1. There are circuit details that I don't understand. If L4 isn't fitted, how is D50 biased?

2. What is the design state? Is the circuit newly designed and has never operated before? Or is it an existing product, but possibly defective?

3. To check the design, we would need complete specification, also resonator and varicap part numbers.

4. Why there are there multiple schematic copies, each which different part identifiers?
--- Updated ---

Regarding transistor bias, it would be easy to determine Q2 Vce and Ic.
--- Updated ---


-10 dBm what? Noise? Or discrete frequencies? In the latter case, how do you say it's not oscillating?
Hi FvM,

In response to your questions;
1. These are the questions that I am not certain about. I am not sure if L4 should or should not be there.
From your experience, should L4 be soldered with 220nH?

2. The design has been working for 1 out of 10 PCB's. It has high failure rate and I am unable to determine what the reason is for it.

3. The datasheet, I shall provide soon.

4. The schematic copies are me just replicating the design on my laptop, it has not impact.
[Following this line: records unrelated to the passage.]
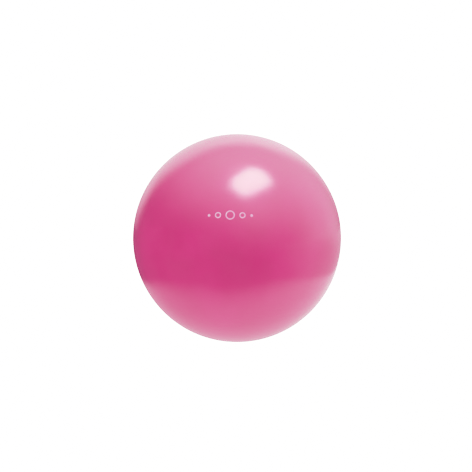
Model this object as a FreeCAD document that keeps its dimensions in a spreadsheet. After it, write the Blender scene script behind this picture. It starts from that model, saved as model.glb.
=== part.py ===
"""Exercise ball: an inflated vinyl skin, a valve insert fused into it, a push-in plug and a printed mark.

Millimetres. The origin is the middle of the flat patch on which the ball stands. +Z is up, +Y points
out of the valve and -Y is the printed front. Every piece is drawn about the ball's centre, then lifted.
In an outline about the valve, across is the distance from the ball's centre and up is the radius.
"""

import FreeCAD, Part
import os
from types import SimpleNamespace

import Sketcher

# The driving dimensions, with what each one measures.
DIMENSIONS = {
    "ball_diameter": (650, "outside of the inflated skin"),
    "skin_thickness": (0.8, "stretched wall of the skin"),
    "patch_diameter": (64, "flat patch where the ball's weight presses the skin on the floor"),
    "seam_width": (1.6, "mould parting line, from side to side"),
    "seam_height": (0.2, "mould parting line, above the skin"),
    "dimple_depth": (2.4, "flat land round the valve, below the top of the ball's curve"),
    "land_diameter": (32, "flat land round the valve"),
    "dimple_curve": (28, "radius of the dimple's side, seen in section"),
    "dimple_width": (58, "circle to which the dimple's side is drawn, beyond the skin"),
    "crease_radius": (8, "rounding where the dimple's side meets the ball"),
    "neck_diameter": (21, "part of the insert that fills the hole in the skin"),
    "flange_diameter": (30, "flange of the insert, fused to the inside of the skin"),
    "flange_thickness": (1.6, "flange of the insert"),
    "collar_diameter": (18, "tube of the insert that grips the plug"),
    "collar_length": (16, "insert, from its outer face to its inner end"),
    "collar_chamfer": (1.2, "inner end of the collar"),
    "bore_diameter": (9.2, "hole that the plug fills and that a pump's nozzle enters"),
    "bore_mouth": (0.7, "lead-in chamfer at both ends of the bore"),
    "head_diameter": (16, "plug's head"),
    "head_rim": (0.9, "top of the head's rim, above the valve's face"),
    "head_crown": (1.9, "middle of the head, above the valve's face"),
    "head_curve": (30, "radius of the head's crown"),
    "head_round": (0.6, "rounding of the rim"),
    "head_bevel": (1.1, "bevel under the rim, where a plug remover gets a hold"),
    "raised_ring": (10.8, "middle of the raised ring on the head"),
    "raised_ring_top": (1.6, "top of the raised ring, above the valve's face"),
    "raised_ring_depth": (0.4, "raised ring, from its top to its foot inside the head"),
    "raised_ring_width": (1.4, "raised ring at its foot"),
    "raised_ring_slope": (0.4, "sideways reach of each of its slanted sides"),
    "gate_diameter": (2.6, "moulding mark in the middle of the head"),
    "gate_depth": (0.3, "moulding mark in the middle of the head"),
    "stem_diameter": (7.8, "plug's stem between its ribs"),
    "stem_length": (23, "plug's stem, from under the head to the tip"),
    "tip_length": (4, "tapered end of the stem"),
    "tip_diameter": (5.6, "end face of the stem"),
    "rib_diameter": (9.1, "crest of a rib on the stem"),
    "rib_crest": (0.5, "flat of a rib's crest"),
    "rib_width": (2.6, "rib, from its step to the foot of its slope"),
    "rib_pitch": (4.7, "from one rib to the next: the last one steps out behind the collar"),
    "rib_start": (2.2, "first rib's step, below the head"),
    "rib_count": (4, "ribs on the stem"),
    "core_diameter": (3.4, "hollow in the stem, open at the tip"),
    "core_length": (18.5, "hollow in the stem"),
    "ink_thickness": (0.1, "film of ink"),
    "mark_line": (3.6, "width of the mark's drawn rings"),
    "mark_ring": (27, "outside of the middle ring"),
    "mark_side_ring": (18, "outside of the two rings beside it"),
    "mark_dot": (8, "dots at the mark's two ends"),
    "mark_ring_step": (35, "from the middle ring to a side ring"),
    "mark_dot_step": (61, "from the middle ring to an end dot"),
    "mark_rise": (16.7, "degrees of the mark above the ball's equator"),
}


class Size:
    """A number and the formula that gives it, so that one line of arithmetic works on both."""

    def __init__(self, number, formula=None):
        self.number = number
        self.formula = formula or str(number)

    def __add__(self, other):
        other = as_size(other)
        return Size(self.number + other.number, f"({self.formula} + {other.formula})")

    def __sub__(self, other):
        other = as_size(other)
        return Size(self.number - other.number, f"({self.formula} - {other.formula})")

    def __mul__(self, other):
        other = as_size(other)
        return Size(self.number * other.number, f"({self.formula} * {other.formula})")

    def __truediv__(self, other):
        other = as_size(other)
        return Size(self.number / other.number, f"({self.formula} / {other.formula})")

    def __neg__(self):
        return Size(0) - self


def as_size(value):
    """A size as it is, or a plain number as a size."""
    return value if isinstance(value, Size) else Size(value)


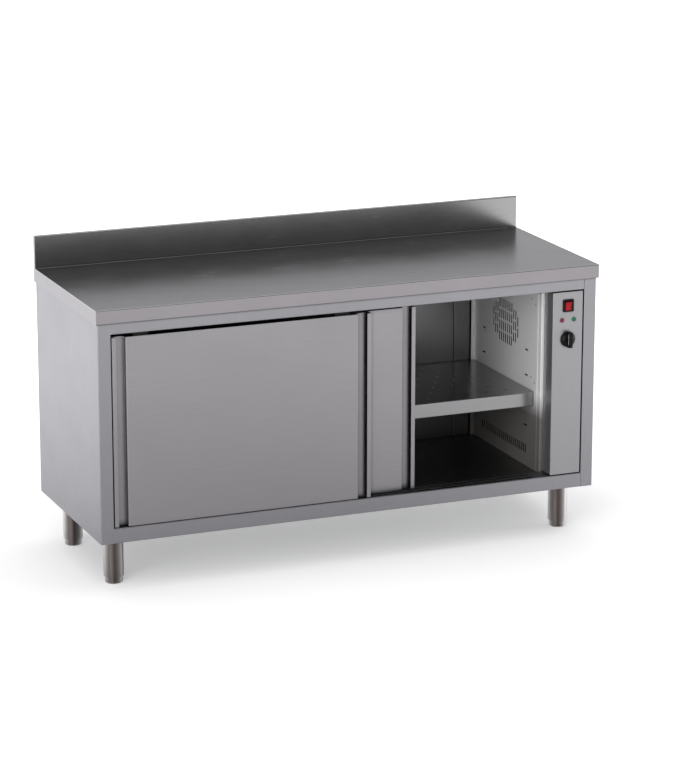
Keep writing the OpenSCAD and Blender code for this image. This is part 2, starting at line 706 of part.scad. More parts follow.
// Legs: a plate under the base, a tube, a threaded plug and a levelling foot
plate_t = 3;
plate_z = base_z - skin_t - plate_t;
module leg_screw_places() for (x = [-42, 42], y = [-42, 42]) translate([x, y, 0]) children();
module leg_plates() color(zinc) placed() at_legs() difference() {
    translate([-52, -52, plate_z]) cube([104, 104, plate_t]);
    leg_screw_places() rod_z([0, 0, plate_z - 1], 3.3, plate_t + 2);
}
module leg_screws() color(zinc) placed() at_legs() leg_screw_places() {
    rod_z([0, 0, plate_z - 4], 5, 4);
    rod_z([0, 0, plate_z], 3, plate_t + skin_t + 6);
}
module leg_tubes() color(steel) placed() at_legs() difference() {
    rod_z([0, 0, foot_h], leg_d / 2, plate_z - foot_h);
    rod_z([0, 0, foot_h - 1], leg_d / 2 - 1.5, plate_z - foot_h + 2);
}
stem_r = 6;
plug_z = foot_h + 12;
module leg_plugs() color(black_plastic) placed() at_legs() difference() {
    rod_z([0, 0, plug_z], leg_d / 2 - 1.5, 16);
    rod_z([0, 0, plug_z - 1], stem_r + running_gap, 18);
}
module foot(x, y) color(steel) placed() translate([x, y, 0]) {
    rotate_extrude() polygon(concat(
        [[0, 0]],
        [for (a = [0 : 15 : 90]) [foot_d / 2 - 5 + 5 * sin(a), 5 - 5 * cos(a)]],
        [[foot_d / 2, plug_z - 1], [0, plug_z - 1]]
    ));
    rod_z([0, 0, plug_z - 2], stem_r, 62);
}
module foot_front_left() foot(leg_x, leg_y);
module foot_front_right() foot(body_w - leg_x, leg_y);
module foot_back_left() foot(leg_x, body_back - leg_y);
module foot_back_right() foot(body_w - leg_x, body_back - leg_y);

// Doors: the skin is folded into a pull channel near each end. The channel runs on
// behind the lip, so that fingers can hook round the lip.
module door_at(at) placed() translate([at[0], at[1], 0]) children();
front_door = [front_door_x, front_door_y];
rear_door = [rear_door_x, rear_door_y];

pull_path = [
    [pull_lip, door_sheet], [door_sheet, door_sheet], [door_sheet, pull_d],
    [pull_edge, pull_d], [pull_edge, 0]
];
function other_end(path) = [for (p = reversed(path)) [door_w - p[0], p[1]]];
module door_skin() along_z(door_z0, door_z1) fold(concat(pull_path, other_end(pull_path)), door_sheet);

// Door back: a pan whose top and bottom caps leave the pull channels open
cap_front = channel_back + running_gap;
cap_half = [[door_sheet / 2, cap_front], [door_inner_x, cap_front], [door_inner_x, door_sheet]];
cap_back = [[door_w - door_sheet / 2, door_t - door_sheet / 2], [door_sheet / 2, door_t - door_sheet / 2]];
module door_back() {
    along_z(door_z0, door_z1)
        fold([[door_w, channel_back], [door_w, door_t], [0, door_t], [0, channel_back]], door_sheet);
    for (z = [door_z0, door_z1 - door_sheet])
        along_z(z, z + door_sheet) polygon(concat(cap_half, other_end(cap_half), cap_back));
}
module door_core()
    box([door_inner_x, door_sheet, door_z0 + door_sheet],
        [door_w - door_inner_x, door_t - door_sheet, door_z1 - door_sheet]);

module at_rollers() for (x = [roller_inset, door_w - roller_inset]) translate([x, 0, 0]) children();

// Hanger: an angle bracket on the door's top cap, with the roller's axle and two screws
hanger_w = 48;
hanger_top_w = 28;
module door_hangers() at_rollers() {
    foot_half = hanger_w / 2;
    top_half = hanger_top_w / 2;
    top_z = roller_z + roller_r;
    screw_head = [3.5, 2.5];
    box([-foot_half, 5, door_z1], [foot_half, 20, door_z1 + hanger_t]);
    along_y(hanger_y, hanger_y + hanger_t)
        polygon([[-foot_half, door_z1], [foot_half, door_z1], [top_half, top_z], [-top_half, top_z]]);
    rod_y([0, hanger_y, roller_z], axle_r, roller_y0 + roller_w + 0.5 - hanger_y);
    for (x = [-16, 16]) rod_z([x, 15.5, door_z1 + hanger_t], screw_head[0], screw_head[1]);
}

// Guide pins: they run in the slots of the sill
guide_h = 10;
module door_guides()
    for (x = [guide_inset, door_w - guide_inset])
        rod_z([x, guide_y, door_z0 - guide_h], guide_r - 0.2, guide_h);

// Roller with a hub that keeps it off the hanger
hub_r = 5;
module roller(door, x) color(white_plastic) door_at(door) translate([x, roller_y0, roller_z])
    rotate([-90, 0, 0]) difference() {
        union() {
            cylinder(r = roller_r, h = roller_w);
            translate([0, 0, -0.6]) cylinder(r = hub_r, h = roller_w + 0.8);
        }
        translate([0, 0, -1]) cylinder(r = axle_r + running_gap, h = roller_w + 2);
    }

module front_door_skin() color(steel) door_at(front_door) door_skin();
module front_door_back() color(zinc) door_at(front_door) door_back();
module front_door_core() color(wool) door_at(front_door) door_core();
module front_door_hangers() color(zinc) door_at(front_door) door_hangers();
module front_door_guides() color(white_plastic) door_at(front_door) door_guides();
module rear_door_skin() color(steel) door_at(rear_door) door_skin();
module rear_door_back() color(zinc) door_at(rear_door) door_back();
module rear_door_core() color(wool) door_at(rear_door) door_core();
module rear_door_hangers() color(zinc) door_at(rear_door) door_hangers();
module rear_door_guides() color(white_plastic) door_at(rear_door) door_guides();
module front_left_roller() roller(front_door, roller_inset);
module front_right_roller() roller(front_door, door_w - roller_inset);
module rear_left_roller() roller(rear_door, roller_inset);
module rear_right_roller() roller(rear_door, door_w - roller_inset);

worktop();
worktop_stiffeners();
left_side_panel();
right_side_panel();
back_panel();
top_rail();
bottom_rail();
base_pan();
chamber_floor();
chamber_ceiling();
left_inner_wall();
back_inner_wall();
back_corner_strip();
partition();
left_insulation();
back_insulation();
floor_insulation();
door_track();
bottom_guide();
shelf();
shelf_brackets();
air_duct();
heating_element();
element_brackets();
fan_motor();
motor_bracket();
fan_impeller();
terminal_block();
cable_gland();
control_panel();
panel_brackets();
switch_housing();
switch_rocker();
red_pilot_lamp();
green_pilot_lamp();
thermostat();
thermostat_knob();
leg_plates();
leg_screws();
leg_tubes();
leg_plugs();
foot_front_left();
foot_front_right();
foot_back_left();
foot_back_right();
front_door_skin();
front_door_back();
front_door_core();
front_door_hangers();
front_door_guides();
rear_door_skin();
rear_door_back();
rear_door_core();
rear_door_hangers();
rear_door_guides();
front_left_roller();
front_right_roller();
rear_left_roller();
rear_right_roller();
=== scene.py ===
"""Looks of the plate warmer cabinet: materials, small fittings, studio, lamps and camera.

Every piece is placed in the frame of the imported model, in metres. The front faces -Y.
"""

import json
import math

import bmesh
import bpy
from mathutils import Matrix, Vector


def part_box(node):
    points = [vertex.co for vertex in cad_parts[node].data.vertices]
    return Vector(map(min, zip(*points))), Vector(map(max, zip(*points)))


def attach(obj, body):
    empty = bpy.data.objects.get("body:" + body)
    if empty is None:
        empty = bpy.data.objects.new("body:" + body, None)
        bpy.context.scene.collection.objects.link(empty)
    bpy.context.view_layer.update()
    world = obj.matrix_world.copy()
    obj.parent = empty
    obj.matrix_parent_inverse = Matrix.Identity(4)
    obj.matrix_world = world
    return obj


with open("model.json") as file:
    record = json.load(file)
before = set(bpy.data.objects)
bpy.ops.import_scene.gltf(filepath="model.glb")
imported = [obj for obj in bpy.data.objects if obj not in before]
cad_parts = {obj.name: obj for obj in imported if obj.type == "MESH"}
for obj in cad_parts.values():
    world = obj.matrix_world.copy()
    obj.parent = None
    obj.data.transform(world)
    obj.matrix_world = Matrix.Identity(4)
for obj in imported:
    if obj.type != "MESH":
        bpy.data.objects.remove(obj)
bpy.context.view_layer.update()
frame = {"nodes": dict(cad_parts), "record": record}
nodes = frame["nodes"]

MM = 0.001
MM_PER_METRE = 1000

# Size of one streak of the brushed grain along x, y and z, in mm. Real brushing is finer
# than a picture shows, so its streaks are drawn coarser.
ALONG_X = (90, 1.1, 1.1)
ALONG_Z = (1.1, 1.1, 90)

# Size of the smears of satin sheet, and of its slow waves, along x, y and z, in mm
SMEAR_MM = (140, 140, 140)
WAVE_MM = (420, 420, 420)

# Radius of a fold in thin sheet, in mm
FOLD_MM = 0.3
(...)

5. I shall provide the Inductor datasheet tomorrow.

Thanks for the help.
Mahruz
--- Updated ---

Replace the L12 100nH inductor with bigger value (e.g. 1uH) and the VCO will oscillate. But you have to pick-up the output signal from the emitter, not from the collector, as it is now.
Using LTspice I get steady oscillation arround 145 MHz, using the values and components in the picture attached. I don't know what coaxial resonator you chose, so I use a 100nH inductor instead.

Never use an inductor on the control line of the varicaps (L10 in your schematic), because its reactance varies with frequency. Use instead a high value resistor.

I see that this is a CW transmitter. It is a very bad idea to key the VCO stage, as you do now. Set the VCO in continous mode, and key Q6 or Q7, or both.
Hi Vfon,
Is it possible, if you can share your LT spice design files with me?

Thanks,
 
Last edited:

Hi All,
I was able to fix the problem, it was the coax resonator not being soldered properly onto the PCB. It looked good but was cold joints.